Muchas veces me viene a la memoria esta y otras sentencias de aquel pensador que tenía todo el rostro de Clint Eastwood cuando veo y escucho a nuestros políticos en acción. Especialmente estos días que tenemos la suerte de coincidir con una nueva hornada de líderes que acaban de cerrar el asalto generacional sobre los primeros herederos de la Transición.

Y entre los bisoños cabezas de cartel que nos acompañan me quedo, sin duda, con el último: Pablo Casado. Además de tener la mejor sonrisa ligeramente ladeada del panorama parlamentario español, al nuevo líder del PP le acompaña una ideología también ladeada -pero no ligeramente- hacia una derecha que vuelve a explorar territorios que creíamos abandonados.

El discurso de este nuevo Partido Popular desperezado tras siete años de un, según ellos, anestesiante gobierno de Mariano Rajoy, echa la vista atrás para mirarse en el espejo de lo que en el siglo XIX y también a principios del XX se llamó pensamiento reaccionario. Una doctrina que en Europa pasó a ser simplemente extrema derecha (una vez solventada la incómoda fase del fascismo) que terminó renaciendo en Estados Unidos como neconservadurismo ya en los noventa para, en nuestra extraña actualidad, tornarse en un término más propio de un deporte de riesgo: trumpismo.

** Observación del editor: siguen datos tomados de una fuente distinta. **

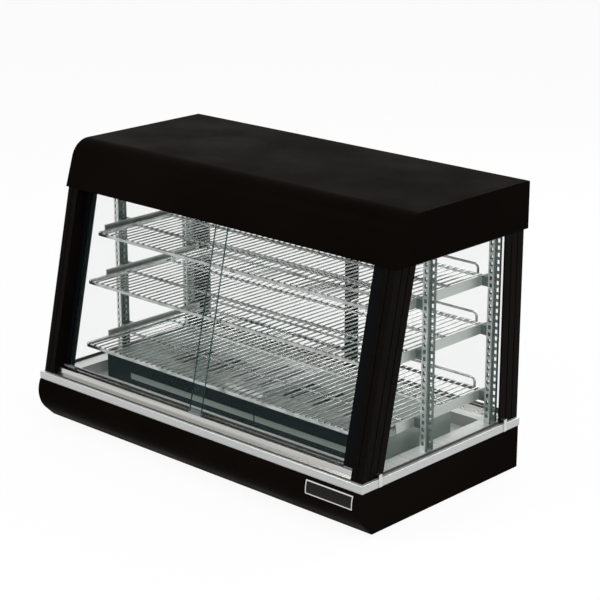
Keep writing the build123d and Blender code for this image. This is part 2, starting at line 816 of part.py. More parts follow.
for side, name in ((-1, "left"), (1, "right")):
    with BuildPart() as canopy_end:
        with BuildSketch(Plane.YZ.offset(side * canopy_outer)):
            with BuildLine():
                canopy_line()
                Line((depth(canopy_back), canopy_z), (depth(canopy_front), canopy_z))
            make_face()
        extrude(amount=-side * sheet)
    canopy_end.part.label = f"canopy_end_{name}"
    export_step(canopy_end.part, f"parts/canopy_end_{name}.step")

lining_half = canopy_outer - sheet - seat
lining_front = canopy_front + (lining_rise + 2 * sheet) * tan(radians(canopy_slope)) + sheet + seat
lining_back = canopy_back - sheet - seat
lamp_inset = 209.0
lamp_half = canopy_outer - lamp_inset
lamp_y = 262.0
lamp_bay_depth = 64.0
lamp_bay_height = 44.0
with BuildPart() as lining_plate:
    with BuildSketch(Plane.XY.offset(lining_z)):
        slab(-lining_half, lining_half, depth(lining_front), depth(lining_back))
    extrude(amount=sheet)
    bay_low = lamp_y - lamp_bay_depth / 2
    bay_high = lamp_y + lamp_bay_depth / 2
    with BuildSketch(Plane.XY.offset(lining_z)):
        slab(-lamp_half - sheet, lamp_half + sheet, depth(bay_low - sheet), depth(bay_high + sheet))
    extrude(amount=lamp_bay_height + sheet)
    with BuildSketch(Plane.XY.offset(lining_z)):
        slab(-lamp_half, lamp_half, depth(bay_low), depth(bay_high))
    extrude(amount=lamp_bay_height, mode=Mode.SUBTRACT)
lining_plate.part.label = "lining_plate"
export_step(lining_plate.part, "parts/lining_plate.step")

lamp_diameter = 26.0
cap_length = 22.0
cap_bore = 6.0
socket_width = 34.0
socket_height = 36.0
socket_corner = 5.0
lamp_z = lining_z + 0.5 * lamp_bay_height
with BuildPart() as lamp_sockets:
    for side in (-1, 1):
        with BuildSketch(Plane.YZ.offset(side * lamp_half)):
            with Locations((depth(lamp_y), lamp_z)):
                RectangleRounded(socket_width, socket_height, socket_corner)
        extrude(amount=-side * cap_length)
        with BuildSketch(Plane.YZ.offset(side * (lamp_half - cap_length))):
            with Locations((depth(lamp_y), lamp_z)):
                Circle(lamp_diameter / 2 + seat)
        extrude(amount=side * cap_bore, mode=Mode.SUBTRACT)
lamp_sockets.part.label = "lamp_sockets"
export_step(lamp_sockets.part, "parts/lamp_sockets.step")

lamp_reach = lamp_half - cap_length + cap_bore - seat
with BuildPart() as lamp_tube:
    with BuildSketch(Plane.YZ.offset(-lamp_reach)):
        with Locations((depth(lamp_y), lamp_z)):
            Circle(lamp_diameter / 2)
    extrude(amount=2 * lamp_reach)
lamp_tube.part.label = "lamp_tube"
export_step(lamp_tube.part, "parts/lamp_tube.step")

# Thermostat on the back panel: body and shaft inside, knob outside
thermostat_size = 40.0
thermostat_depth = 26.0
shaft_reach = knob_gap + 12.0
bore_depth = 13.0
with BuildPart() as thermostat_body:
    with BuildSketch(facing_back(depth(panel_back - sheet))):
        with Locations((-knob_x, control_z)):
            Rectangle(thermostat_size, thermostat_size)
    extrude(amount=-thermostat_depth)
    with BuildSketch(facing_back(depth(panel_back - sheet))):
        with Locations((-knob_x, control_z)):
            Circle(shaft_diameter / 2)
    extrude(amount=sheet + shaft_reach)
thermostat_body.part.label = "thermostat_body"
export_step(thermostat_body.part, "parts/thermostat_body.step")

knob_skirt = 5.0
knob_grip = 30.0
pointer_width = 3.0
pointer_depth = 1.0
notch_count = 16
notch_radius = 1.6
with BuildPart() as thermostat_knob:
    with BuildSketch(facing_back(depth(panel_back + knob_gap))):
        with Locations((-knob_x, control_z)):
            Circle(knob_diameter / 2)
    extrude(amount=knob_skirt)
    with BuildSketch(facing_back(depth(panel_back + knob_gap + knob_skirt))):
        with Locations((-knob_x, control_z)):
            Circle(knob_grip / 2)
            with PolarLocations(knob_grip / 2, notch_count):
                Circle(notch_radius, mode=Mode.SUBTRACT)
    extrude(amount=knob_height - knob_skirt)
    with BuildSketch(facing_back(depth(panel_back + knob_gap))):
        with Locations((-knob_x, control_z)):
            Circle(shaft_diameter / 2 + running_fit)
    extrude(amount=bore_depth, mode=Mode.SUBTRACT)
    with BuildSketch(facing_back(depth(panel_back + knob_gap + knob_height))):
        with Locations((-knob_x, control_z + knob_grip / 4)):
            Rectangle(pointer_width, knob_grip / 3)
    extrude(amount=-pointer_depth, mode=Mode.SUBTRACT)
thermostat_knob.part.label = "thermostat_knob"
export_step(thermostat_knob.part, "parts/thermostat_knob.step")

# Two rocker switches: bezel and body in the panel, rocker on a cross pin
bezel_over = 2.0
bezel_thick = 2.0
bezel_corner = 2.0
switch_depth = 22.0
rocker_width = 15.0
rocker_half = 12.0
rocker_well_half = rocker_half + 1.0
rocker_well_depth = 8.0
rocker_tilt = 12.0
rocker_crown = 5.0
rocker_edge = 3.0
rocker_root = 2.0
pin_diameter = 3.0
pin_length = 2.0
pivot_y = depth(panel_back)
body_width = switch_width - 2 * seat
body_height = switch_height - 2 * seat
with BuildPart() as switch_housings:
    for x in switch_x:
        with BuildSketch(facing_back(depth(panel_back))):
            with Locations((-x, control_z)):
                RectangleRounded(switch_width + 2 * bezel_over, switch_height + 2 * bezel_over, bezel_corner)
        extrude(amount=bezel_thick)
        with BuildSketch(facing_back(depth(panel_back))):
            with Locations((-x, control_z)):
                Rectangle(body_width, body_height)
        extrude(amount=-switch_depth)
        with BuildSketch(facing_back(depth(panel_back) + bezel_thick)):
            with Locations((-x, control_z)):
                Rectangle(rocker_width + 2 * seat, 2 * rocker_well_half)
        extrude(amount=-bezel_thick - rocker_well_depth, mode=Mode.SUBTRACT)
        with BuildSketch(Plane.YZ.offset(x - body_width / 2)):
            with Locations((pivot_y, control_z)):
                Circle(pin_diameter / 2 + running_fit)
        extrude(amount=body_width, mode=Mode.SUBTRACT)
switch_housings.part.label = "switch_housings"
export_step(switch_housings.part, "parts/switch_housings.step")

for x, name in zip(switch_x, switch_names):
    rocker_plane = Plane(
        origin=(x - rocker_width / 2, pivot_y, control_z),
        x_dir=(0, cos(radians(rocker_tilt)), sin(radians(rocker_tilt))),
        z_dir=(1, 0, 0),
    )
    with BuildPart() as rocker:
        with BuildSketch(rocker_plane):
            with BuildLine():
                Polyline(
                    (-rocker_root, -rocker_half),
                    (rocker_edge, -rocker_half),
                    (rocker_crown, 0),
                    (rocker_edge, rocker_half),
                    (-rocker_root, rocker_half),
                    close=True,
                )
            make_face()
        extrude(amount=rocker_width)
        with BuildSketch(Plane.YZ.offset(x - rocker_width / 2 - pin_length)):
            with Locations((pivot_y, control_z)):
                Circle(pin_diameter / 2)
        extrude(amount=rocker_width + 2 * pin_length)
    rocker.part.label = name
    export_step(rocker.part, f"parts/{name}.step")

# Bush where the supply lead enters; the lead itself is not part of the case
gland_flange = 26.0
gland_reach = 8.0
gland_bore = 9.0
gland_tail = 6.0
with BuildPart() as cord_gland:
    with BuildSketch(facing_back(depth(panel_back))):
        with Locations((-gland_x, control_z)):
            RegularPolygon(gland_flange / 2, 6)
    extrude(amount=gland_reach)
    with BuildSketch(facing_back(depth(panel_back - sheet - gland_tail))):
        with Locations((-gland_x, control_z)):
            Circle(gland_diameter / 2 - seat / 2)
    extrude(amount=sheet + gland_tail)
    with BuildSketch(facing_back(depth(panel_back) + gland_reach)):
        with Locations((-gland_x, control_z)):
            Circle(gland_bore / 2)
    extrude(amount=-gland_reach - sheet - gland_tail, mode=Mode.SUBTRACT)
cord_gland.part.label = "cord_gland"
export_step(cord_gland.part, "parts/cord_gland.step")
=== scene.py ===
import math

import bpy
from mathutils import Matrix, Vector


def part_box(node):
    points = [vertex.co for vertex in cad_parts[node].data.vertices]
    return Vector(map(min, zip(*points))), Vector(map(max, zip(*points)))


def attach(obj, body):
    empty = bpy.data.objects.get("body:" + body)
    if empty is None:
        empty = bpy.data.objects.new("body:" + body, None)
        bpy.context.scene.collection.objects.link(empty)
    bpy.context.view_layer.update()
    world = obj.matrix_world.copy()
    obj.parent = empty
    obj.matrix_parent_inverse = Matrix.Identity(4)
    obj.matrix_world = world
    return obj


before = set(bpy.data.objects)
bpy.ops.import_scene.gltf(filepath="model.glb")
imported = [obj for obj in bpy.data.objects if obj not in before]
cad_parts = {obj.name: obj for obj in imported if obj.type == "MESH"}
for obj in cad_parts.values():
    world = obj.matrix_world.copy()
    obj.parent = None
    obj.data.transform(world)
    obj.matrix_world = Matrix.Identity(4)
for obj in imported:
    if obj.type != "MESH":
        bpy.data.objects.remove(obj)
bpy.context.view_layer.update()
bpy.ops.object.select_all(action="DESELECT")

# Base shell: four panels of folded sheet steel with a baked satin black enamel.
# The front one is rolled to a nose; the back one carries the controls.


def new_finish(name, colour, roughness, metallic=0.0):
    """A material with its Principled shader set, ready for texture nodes."""
    made = bpy.data.materials.new(name)
    made.use_nodes = True
    shader = made.node_tree.nodes["Principled BSDF"]
    shader.inputs["Base Color"].default_value = (*colour, 1.0)
    shader.inputs["Roughness"].default_value = roughness
    shader.inputs["Metallic"].default_value = metallic
    return made, shader


def grain(material, stretch, detail=3.0):
    """Noise over the piece's own place, stretched by the given counts per metre."""
    nodes, links = material.node_tree.nodes, material.node_tree.links
    place = nodes.new("ShaderNodeTexCoord")
    mapping = nodes.new("ShaderNodeMapping")
    mapping.inputs["Scale"].default_value = stretch
    noise = nodes.new("ShaderNodeTexNoise")
    noise.inputs["Scale"].default_value = 1.0
    noise.inputs["Detail"].default_value = detail
    links.new(place.outputs["Object"], mapping.inputs["Vector"])
    links.new(mapping.outputs["Vector"], noise.inputs["Vector"])
    return noise.outputs["Fac"]


def vary_roughness(material, shader, source, low, high):
    """Roughness that wanders between two values with a texture."""
    nodes, links = material.node_tree.nodes, material.node_tree.links
    spread = nodes.new("ShaderNodeMapRange")
    spread.inputs["From Min"].default_value = 0.3
    spread.inputs["From Max"].default_value = 0.7
    spread.inputs["To Min"].default_value = low
    spread.inputs["To Max"].default_value = high
    links.new(source, spread.inputs["Value"])
    links.new(spread.outputs["Result"], shader.inputs["Roughness"])


def vary_colour(material, shader, source, first, second, start=0.35, stop=0.65):
    """Colour that moves from one tone to another as a texture rises; returns the ramp."""
    nodes, links = material.node_tree.nodes, material.node_tree.links
    ramp = nodes.new("ShaderNodeValToRGB")
    ramp.color_ramp.elements[0].position = start
    ramp.color_ramp.elements[0].color = (*first, 1.0)
    ramp.color_ramp.elements[1].position = stop
    ramp.color_ramp.elements[1].color = (*second, 1.0)
    links.new(source, ramp.inputs["Fac"])
    links.new(ramp.outputs["Color"], shader.inputs["Base Color"])
    return ramp


def relief(material, shader, source, height, strength=0.5):
    """Fine surface relief of the given height in metres."""
    nodes, links = material.node_tree.nodes, material.node_tree.links
    bump = nodes.new("ShaderNodeBump")
    bump.inputs["Strength"].default_value = strength
    bump.inputs["Distance"].default_value = height
    links.new(source, bump.inputs["Height"])
    links.new(bump.outputs["Normal"], shader.inputs["Normal"])


def dress(material, *names):
    """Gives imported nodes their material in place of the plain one."""
    for name in names:
        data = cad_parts[name].data
        data.materials.clear()
        data.materials.append(material)


enamel_gloss = 0.0025
enamel, enamel_shader = new_finish("black_enamel", (0.003, 0.0022, 0.0016), 0.4)
enamel_shader.inputs["Specular IOR Level"].default_value = enamel_gloss
vary_colour(
    enamel,
    enamel_shader,
    grain(enamel, (3, 3, 3)),
    (0.0024, 0.0017, 0.0012),
    (0.0038, 0.0028, 0.0021),
)
vary_roughness(enamel, enamel_shader, grain(enamel, (9, 9, 9), 5.0), 0.34, 0.48)
relief(enamel, enamel_shader, grain(enamel, (420, 420, 420), 2.0), 0.00004, 0.25)
dress(enamel, "base_front_panel", "base_end_left", "base_end_right", "base_rear_panel")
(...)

Ni el trumpismo del presidente Donald ni la despreocupada y juvenil radicalidad de Casado, que le guiña el ojo derecho sin disimulo, comparten la máxima del inspector Harry Callahan sobre la necesaria conciencia de las limitaciones de uno mismo. Los dos son especialistas en usar la visceralidad más directa, irracional y tradicionalmente violenta para auparse en las encuestas. Al primero, la jugada de culpar a los inmigrantes, le ha salido bien de entrada y ya ocupa el Despacho Oval. El segundo busca en España seguir el camino trazado -por el que ya transitan los neofascistas italianos, húngaros, austriacos, polacos...- para recuperar La Moncloa. Está por ver si el uno y el otro podrán controlar la bicha a la que golpean con un panal de avispas.

Y es que el huevo de la serpiente ya se ha abierto. Alguna vez he escrito en esta columna que tenemos bajo la piel, como un parásito oculto, el nuevo fascismo. Asoma, por ejemplo, en los comentarios de los periódicos -incluido CORDÓPOLIS- que aprovechan cualquier noticia ligada la inmigración, la pobreza, el feminismo o el colectivo gitano para agarrarse a los párpados del lector con opiniones de un innegable poso racista, machista, intolerante y violento, expresadas muchas veces con un exquisito uso del castellano más culto -sin faltas ni erratas- y la mejor de las sonrisas ladeadas. Pero sonrisa xenófoba, supremacista -y casi siempre machista- al fin y al cabo.

Ese es el caldo del que quiere beber la nueva derecha libre de ataduras que se levanta aupada por el aplauso de los suyos. Y ese es el momento en el que escucho al filósofo Callahan reflexionar con la voz de Constantino Romero sobre la necesidad de conocerse a uno mismo antes de trazar cualquier estrategia. Y no. No veo ni a Casado -ni a Trump- con la cintura suficiente para esquivar la mordedura de esa serpiente a la que azuzan.

Que les muerda no me inquieta. El problema es que con su juego, terminará mordiéndonos a todos. Y para ese veneno ya se nos terminó el antídoto.